EKaterina Walter: Sprinklr bought us because Ragy (Thomas) @ragythomas understood that advocacy has moved from hype to real business driver. Sprinklr’s charter is to provide end-to-end social media infrastructure. To fulfill this mission, the company needed to add advocacy marketing as a core, integrated module that acts as a seamless extension of the social stack. 

Branderati technology and expertise brings several things to the equation. 

First, our screening technology captures API and self-reported data to align potential advocates with predefined profiles of ideal ambassadors. This technology is critical for any brand looking to create highly vetted advocacy networks at scale. By combining this screening process with the ability to identify candidates across moderation, social listening and CRM, we will deliver the most complete advocacy recruitment solution in the marketplace. 

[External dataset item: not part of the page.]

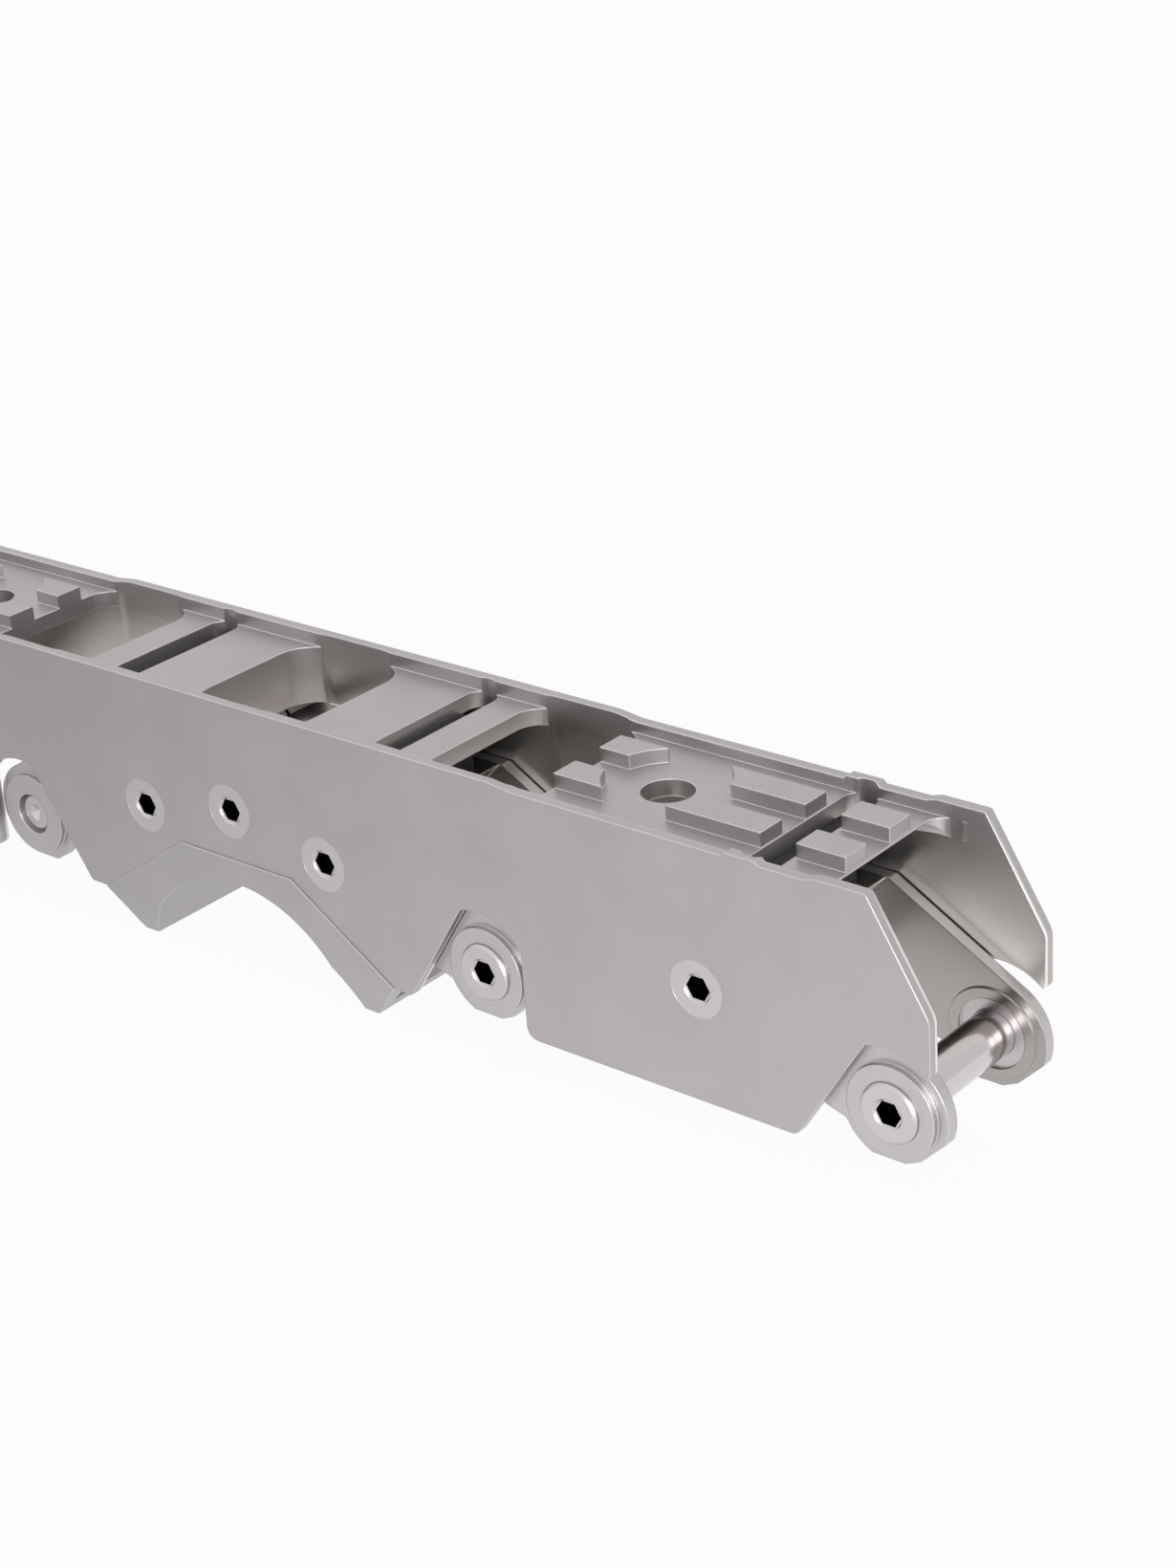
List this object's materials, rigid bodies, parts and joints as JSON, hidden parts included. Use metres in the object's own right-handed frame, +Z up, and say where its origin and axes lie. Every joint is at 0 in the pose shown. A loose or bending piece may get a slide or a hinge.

Second, from an engagement standpoint we bring the ability to create entire members-only programs that are highly targeted and personalized to each ambassador. By combing this engagement platform with the larger campaign management and scheduling functions in Sprinklr, the platform becomes a unified command center for activation of both advocates and the broader community. 

Third, from a measurement standpoint there are very specific types of tracking data we provide in order to track ambassadors’ true impact. By bringing deep views of this insight into the main reporting suite of Sprinklr we provide a single source for nearly your entire paid owned and earned social impact. 

Lastly, Sprinklr acquired focused expertise. We have been managing sustained advocacy programs since 2010. The experience and best practices will be a huge benefit to future Sprinklr product development and to their clients. 

Susan Emerick: As you know, I’m passionate about employee advocacy, not just equipping employees with training and content but also helping them engage more effectively with customers and influencers based on social intelligence. What does this acquisition bring to brands that are serious about investing in Employee Advocacy?

EKaterina Walter: It gives brands an integrated approach to activating their internal advocates and offers end-to-end social business solution. Every day, Sprinklr clients are identifying active and potential advocates (both internal and external) through community moderation, social listening and the platform’s powerful audience CRM tools. Their biggest challenge is: how do I activate the right advocates at the right time to align with the Brand’s promotional priorities. Branderati delivers the answer.

Furthermore, the integration of the reporting framework between Branderati and Sprinklr will end “apples & oranges” KPI’s between social campaigns and advocacy programs and provide the full picture of social impact, all in one elegant place.

Susan Emerick: Influencer engagement is complicated. How does this acquisition help brand leaders focus on the most relevant influencers to their business?

EKaterina Walter: The key to identification and recruitment of influencers and advocates is to recruit and identify the right ones.

For that you need to first and foremost know your goal. If you are not clear on what you want to achieve with the program, no number of influencers will be able to help you. Then you align your goals with people. Then you need to understand what communities those people belong to, where they are, what conversation they are driving, etc. Context in this case trumps follower numbers. One person who has 500 followers but leads a passionate community in one particular topic can be way more influential than a generic influencer with 500,000 followers. Influence in this case is defined by the ability to drive actions (conversion, purchase intent, purchase), not just generic conversations.

That is what we help brands establish. A combination of factors that helps define that context is critical to the impact of advocacy or influencer program.

Susan Emerick: The proof continues to mount from industry research that shows trusted relationships in social are most often what people base their purchasing decisions on. What do you anticipate this means for the way Brand leaders need to invest differently?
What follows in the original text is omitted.